Part's music will be featured on four programs in May 2016, starting with the Philharmonia Baroque Orchestra concert of vocal music led by Nicholas McGegan. Then Dudamel will conduct three programs pairing Part and Mozart. It will start with vocal music — the Mozart "Requiem" and Part's "Miserere." It will continue with Part's Symphony No. 4 "Los Angeles" and "Cantus in Memoriam Benjamin Britten" alongside Mozart's Piano concerto No. 17 with Israeli soloist Inon Barnatan. It will culminate with the world premiere of an as-yet untitled orchestral work by Part, sharing the bill with Mozart's symphonies No. 25 and 40.
In addition to the Quay Brothers providing a new animation to go with Andriessen's music, the Phil will use an existing work by video artist Bill Viola, "Inverted Birth," to enhance Part's "Los Angeles" symphony. Ars Electronica Futurelab, an Austrian group that does video installations, will goose Ravel's "Mother Goose" with visual embellishments in the first of Salonen's "City of Light" concerts.
Borda said the Phil's concerts with visuals — a trend for American orchestras — date back at least to the 2004 "Tristan Project" that paired Wagner's music with video art by Viola. She said they have appealed particularly to younger audiences and that if traditionalists have any gripes, they're pretty much keeping them to themselves.
"We're not trying to create a revolution" in which multimedia will become the norm rather than the exception for classical concerts, Borda said. "It's an evolutionary step.
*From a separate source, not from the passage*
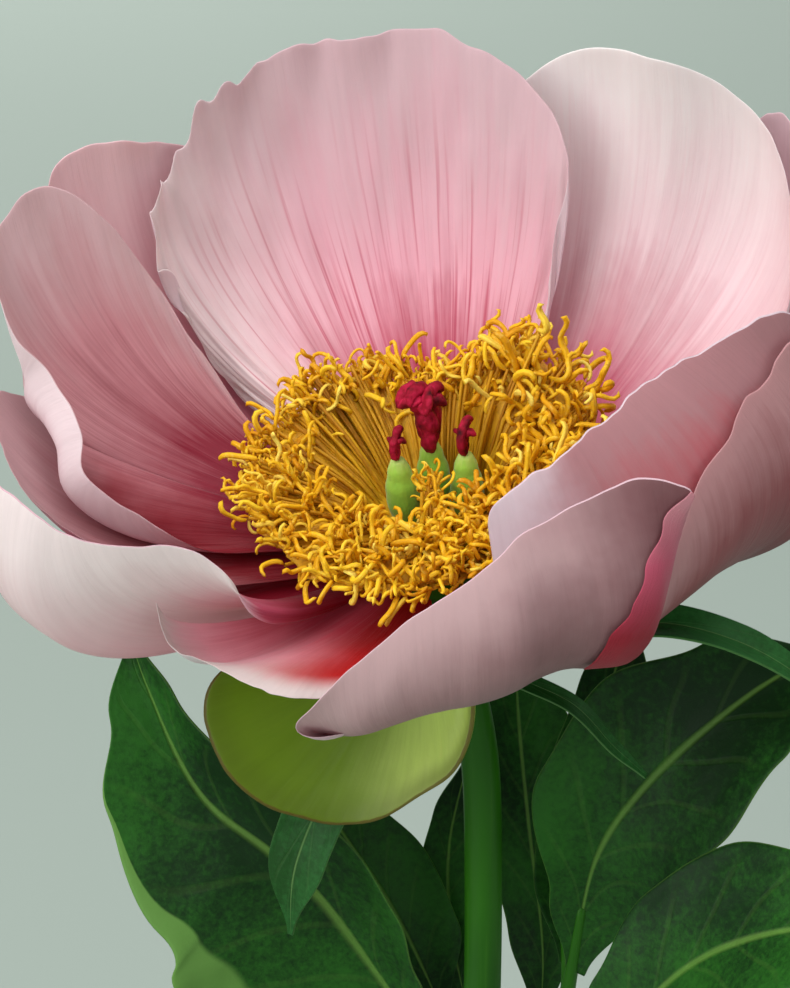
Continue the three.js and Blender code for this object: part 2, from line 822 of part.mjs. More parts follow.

No matter what, we just want to train the young audience to come here, period."
Jazz, pop and world music offerings include Kristin Chenoweth; Latin jazz with Eddie Palmieri and Chucho Valdes; Billy Childs leading a "Reimagining Laura Nyro" concert; a program led by Herbie Hancock, the Phil's chair for jazz; a tribute to Argentine songstress Mercedes Sosa; and Natalie Cole singing early and late sets on New Year's Eve.